# [Task objective]
Below is a block of records; repeat all of them exactly.

# [Given data]
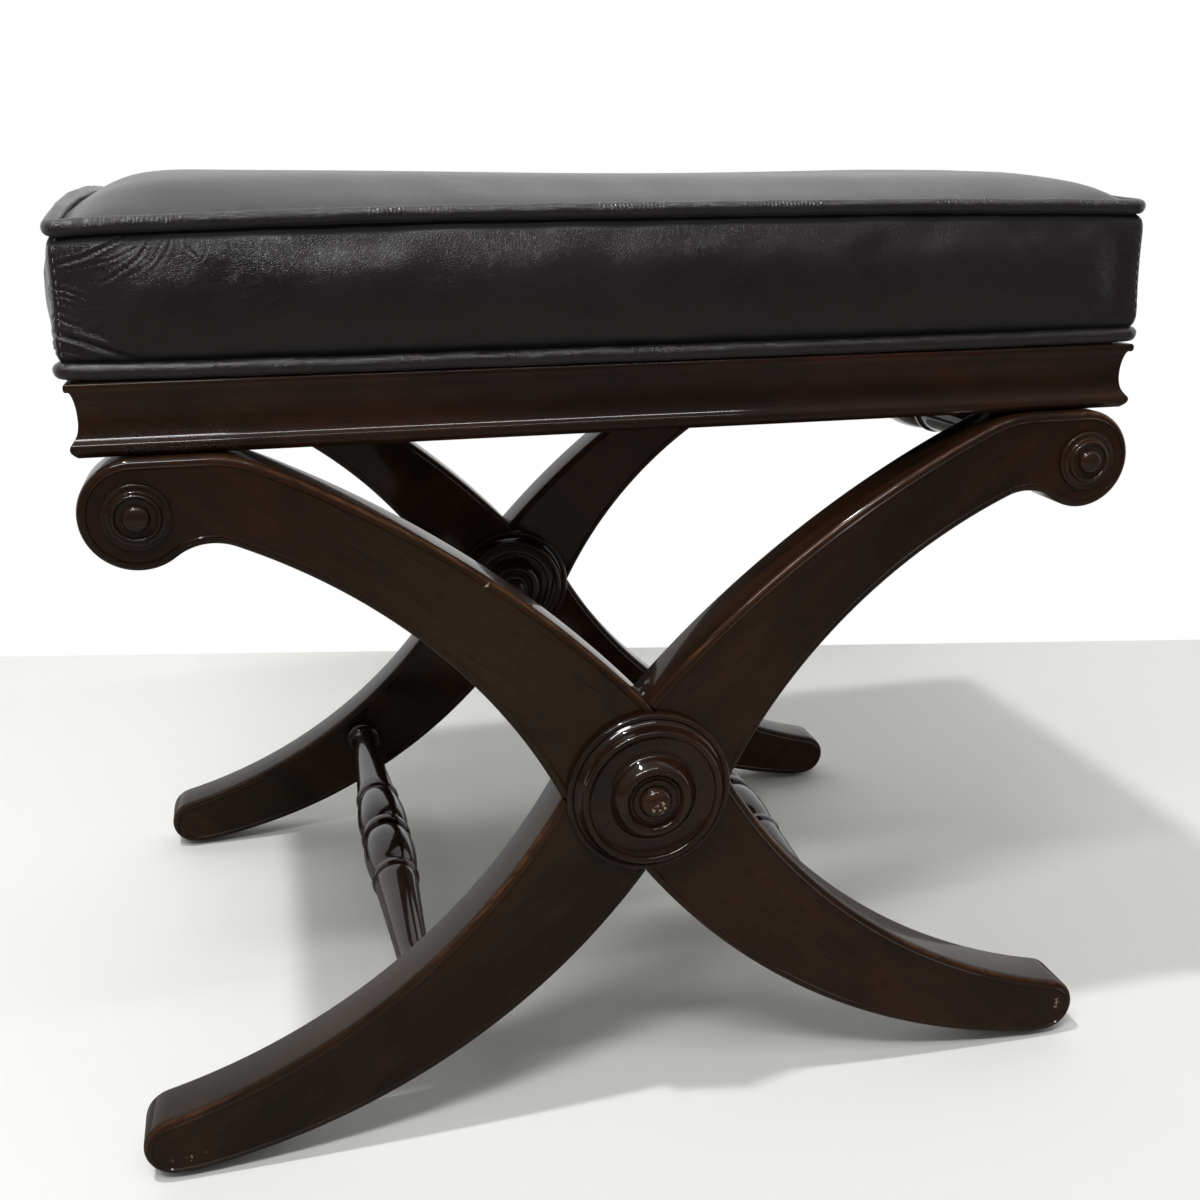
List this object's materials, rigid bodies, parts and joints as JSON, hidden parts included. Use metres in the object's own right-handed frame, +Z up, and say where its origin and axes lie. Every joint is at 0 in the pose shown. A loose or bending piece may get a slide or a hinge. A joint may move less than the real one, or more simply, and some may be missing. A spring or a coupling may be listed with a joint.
{
  "type": "x-leg ottoman",
  "caption": "Low upholstered ottoman: boxed leather cushion on a coved wooden apron, carried by two crossing x-shaped end frames with turned stretchers, bosses and scroll rosettes.",
  "frame": {"origin": "centre of the ottoman's footprint, on the floor", "axes": "+Z up, +X to the right seen from the front, the front faces -Y"},
  "size_m": [0.564, 0.4772, 0.5258],
  "materials": {
    "frame_wood": "dark espresso mahogany, satin lacquer",
    "turned_wood": "dark espresso mahogany, turned, satin lacquer",
    "worn_wood": "mahogany with the lacquer rubbed through",
    "apron_wood": "dark espresso mahogany, satin lacquer",
    "pale_wood": "unfinished beech",
    "plywood": "unfinished birch plywood",
    "leather": "dark aubergine-brown leather with a soft sheen",
    "welt_leather": "dark aubergine-brown leather over cord",
    "foam": "upholstery foam",
    "cambric": "black cambric",
    "steel": "zinc plated",
    "glide": "dark nylon"
  },
  "bodies": {
    "root": {"apron_rail_front": "apron_wood", "apron_rail_left": "apron_wood", "apron_rail_rear": "apron_wood", "apron_rail_right": "apron_wood", "corner_block_front_left": "pale_wood", "corner_block_front_right": "pale_wood", "corner_block_rear_left": "pale_wood", "corner_block_rear_right": "pale_wood", "dust_cover": "cambric", "front_boss_inner": "turned_wood", "front_boss_outer": "turned_wood", "front_button_inner": "worn_wood", "front_button_outer": "worn_wood", "front_crossing_dowel": "pale_wood", "front_glide_left": "glide", "front_glide_right": "glide", "front_leg_falling": "frame_wood", "front_leg_rising": "frame_wood", "front_rosette_left": "turned_wood", "front_rosette_right": "turned_wood", "front_scroll_dowel_left": "pale_wood", "front_scroll_dowel_right": "pale_wood", "leather_band_front": "leather", "leather_band_left": "leather", "leather_band_rear": "leather", "leather_band_right": "leather", "leather_top": "leather", "lower_stretcher_left": "turned_wood", "lower_stretcher_right": "turned_wood", "rear_boss_inner": "turned_wood", "rear_boss_outer": "turned_wood", "rear_button_inner": "worn_wood", "rear_button_outer": "worn_wood", "rear_crossing_dowel": "pale_wood", "rear_glide_left": "glide", "rear_glide_right": "glide", "rear_leg_falling": "frame_wood", "rear_leg_rising": "frame_wood", "rear_rosette_left": "turned_wood", "rear_rosette_right": "turned_wood", "rear_scroll_dowel_left": "pale_wood", "rear_scroll_dowel_right": "pale_wood", "seat_board": "plywood", "seat_foam": "foam", "seat_screw_front_left": "steel", "seat_screw_front_right": "steel", "seat_screw_rear_left": "steel", "seat_screw_rear_right": "steel", "upper_stretcher_left": "turned_wood", "upper_stretcher_right": "turned_wood", "welt_bottom": "welt_leather", "welt_top": "welt_leather"}
  },
  "joints": []
}
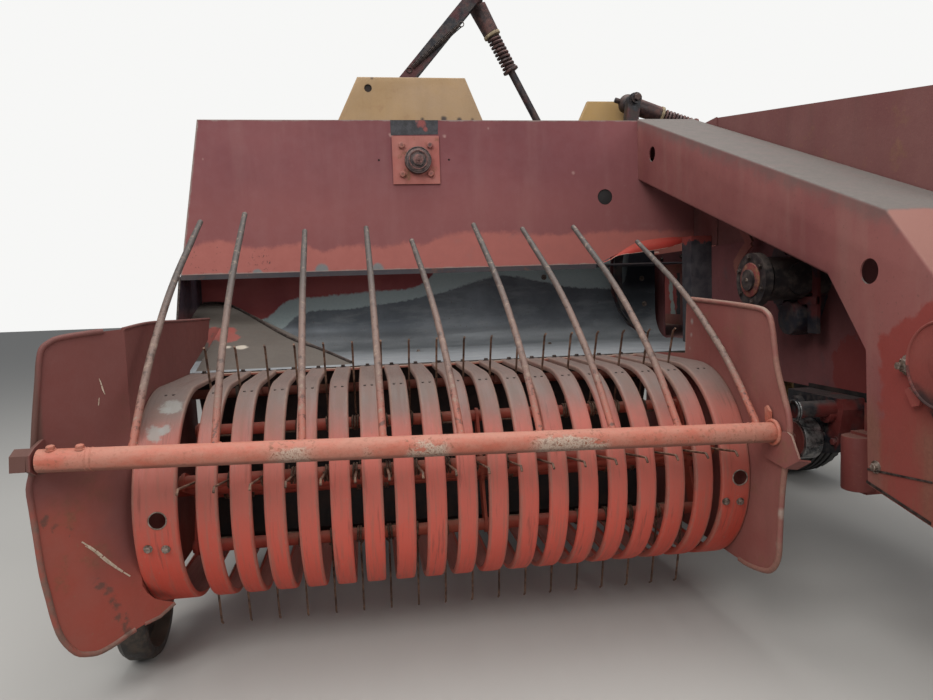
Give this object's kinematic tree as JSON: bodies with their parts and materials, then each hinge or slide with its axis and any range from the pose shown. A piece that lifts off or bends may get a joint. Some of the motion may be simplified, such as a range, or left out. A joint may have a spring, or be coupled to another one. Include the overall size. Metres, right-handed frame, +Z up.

# [Correct response]
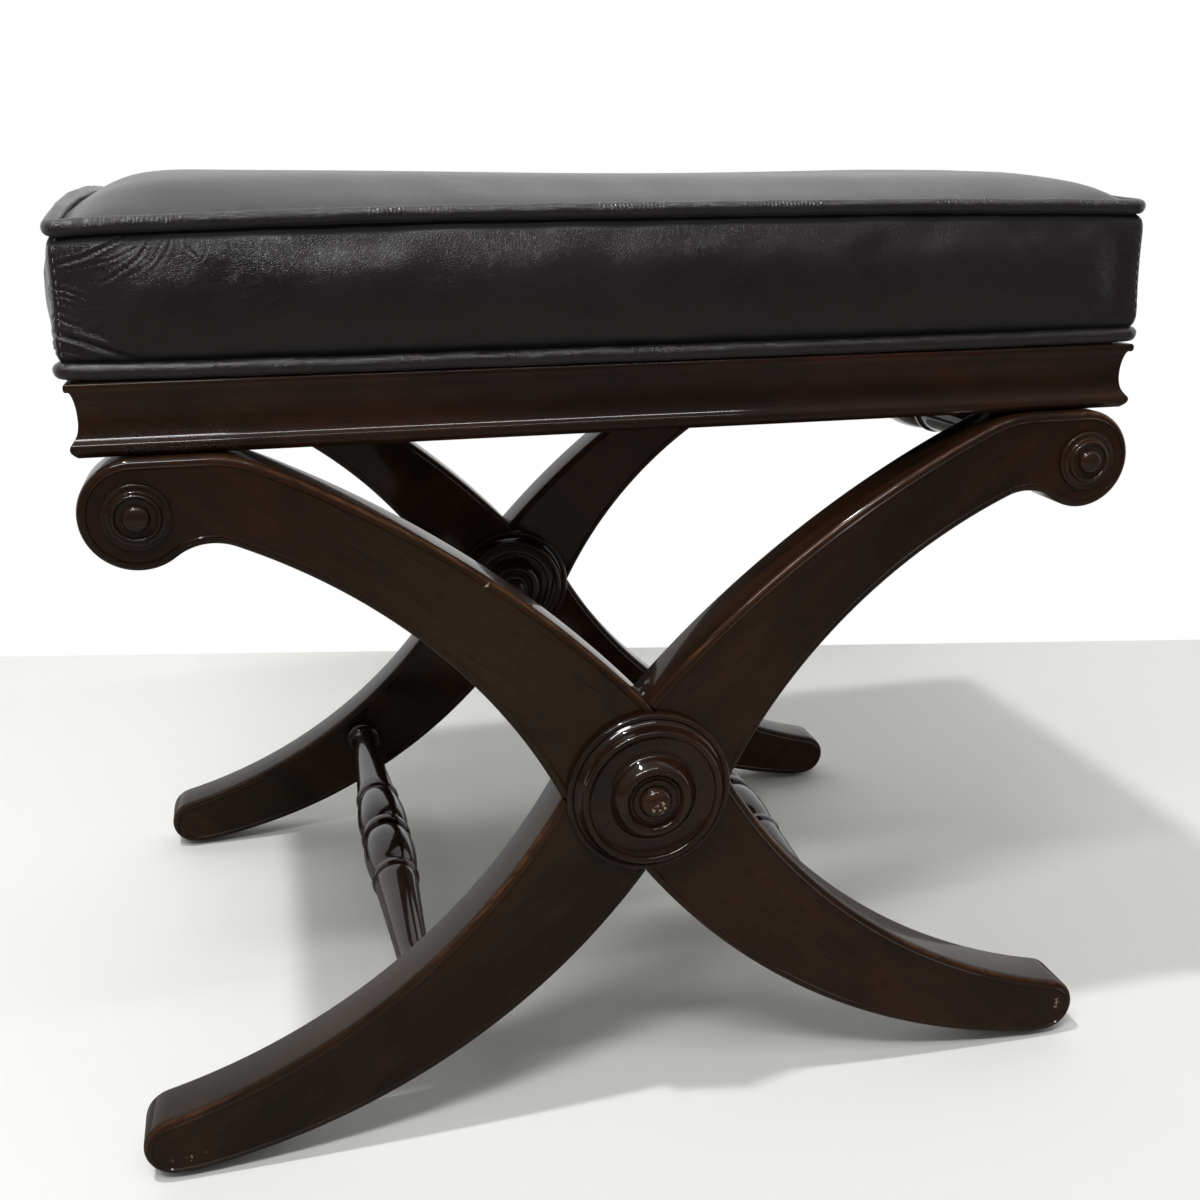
List this object's materials, rigid bodies, parts and joints as JSON, hidden parts included. Use metres in the object's own right-handed frame, +Z up, and say where its origin and axes lie. Every joint is at 0 in the pose shown. A loose or bending piece may get a slide or a hinge. A joint may move less than the real one, or more simply, and some may be missing. A spring or a coupling may be listed with a joint.
{
  "type": "x-leg ottoman",
  "caption": "Low upholstered ottoman: boxed leather cushion on a coved wooden apron, carried by two crossing x-shaped end frames with turned stretchers, bosses and scroll rosettes.",
  "frame": {"origin": "centre of the ottoman's footprint, on the floor", "axes": "+Z up, +X to the right seen from the front, the front faces -Y"},
  "size_m": [0.564, 0.4772, 0.5258],
  "materials": {
    "frame_wood": "dark espresso mahogany, satin lacquer",
    "turned_wood": "dark espresso mahogany, turned, satin lacquer",
    "worn_wood": "mahogany with the lacquer rubbed through",
    "apron_wood": "dark espresso mahogany, satin lacquer",
    "pale_wood": "unfinished beech",
    "plywood": "unfinished birch plywood",
    "leather": "dark aubergine-brown leather with a soft sheen",
    "welt_leather": "dark aubergine-brown leather over cord",
    "foam": "upholstery foam",
    "cambric": "black cambric",
    "steel": "zinc plated",
    "glide": "dark nylon"
  },
  "bodies": {
    "root": {"apron_rail_front": "apron_wood", "apron_rail_left": "apron_wood", "apron_rail_rear": "apron_wood", "apron_rail_right": "apron_wood", "corner_block_front_left": "pale_wood", "corner_block_front_right": "pale_wood", "corner_block_rear_left": "pale_wood", "corner_block_rear_right": "pale_wood", "dust_cover": "cambric", "front_boss_inner": "turned_wood", "front_boss_outer": "turned_wood", "front_button_inner": "worn_wood", "front_button_outer": "worn_wood", "front_crossing_dowel": "pale_wood", "front_glide_left": "glide", "front_glide_right": "glide", "front_leg_falling": "frame_wood", "front_leg_rising": "frame_wood", "front_rosette_left": "turned_wood", "front_rosette_right": "turned_wood", "front_scroll_dowel_left": "pale_wood", "front_scroll_dowel_right": "pale_wood", "leather_band_front": "leather", "leather_band_left": "leather", "leather_band_rear": "leather", "leather_band_right": "leather", "leather_top": "leather", "lower_stretcher_left": "turned_wood", "lower_stretcher_right": "turned_wood", "rear_boss_inner": "turned_wood", "rear_boss_outer": "turned_wood", "rear_button_inner": "worn_wood", "rear_button_outer": "worn_wood", "rear_crossing_dowel": "pale_wood", "rear_glide_left": "glide", "rear_glide_right": "glide", "rear_leg_falling": "frame_wood", "rear_leg_rising": "frame_wood", "rear_rosette_left": "turned_wood", "rear_rosette_right": "turned_wood", "rear_scroll_dowel_left": "pale_wood", "rear_scroll_dowel_right": "pale_wood", "seat_board": "plywood", "seat_foam": "foam", "seat_screw_front_left": "steel", "seat_screw_front_right": "steel", "seat_screw_rear_left": "steel", "seat_screw_rear_right": "steel", "upper_stretcher_left": "turned_wood", "upper_stretcher_right": "turned_wood", "welt_bottom": "welt_leather", "welt_top": "welt_leather"}
  },
  "joints": []
}
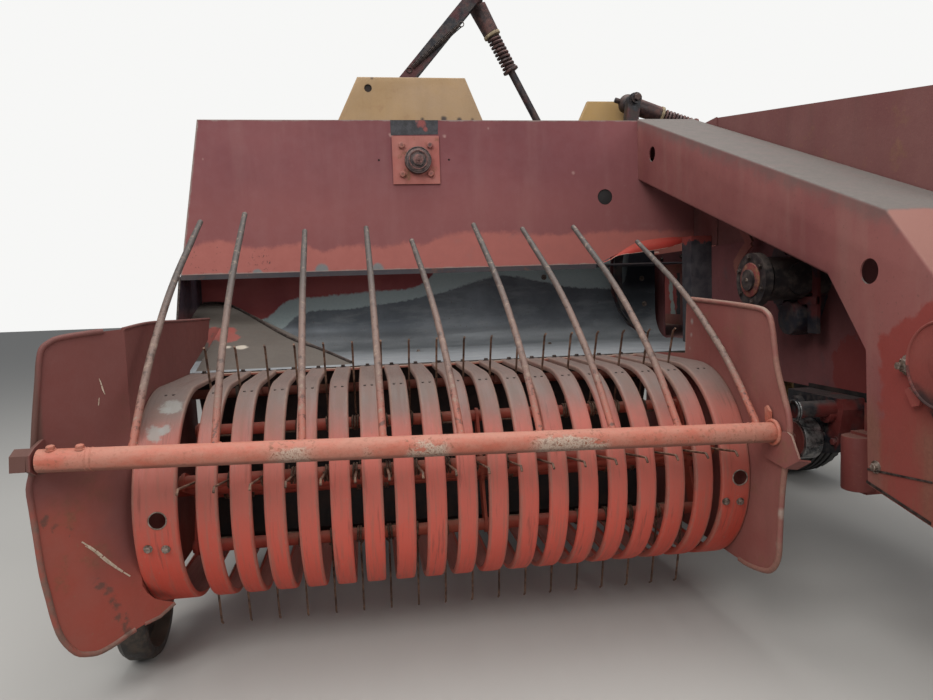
Give this object's kinematic tree as JSON: bodies with their parts and materials, then each hinge or slide with its axis and any range from the pose shown. A piece that lifts off or bends may get a joint. Some of the motion may be simplified, such as a range, or left out. A joint may have a spring, or be coupled to another one. Include the overall size. Metres, right-handed frame, +Z up.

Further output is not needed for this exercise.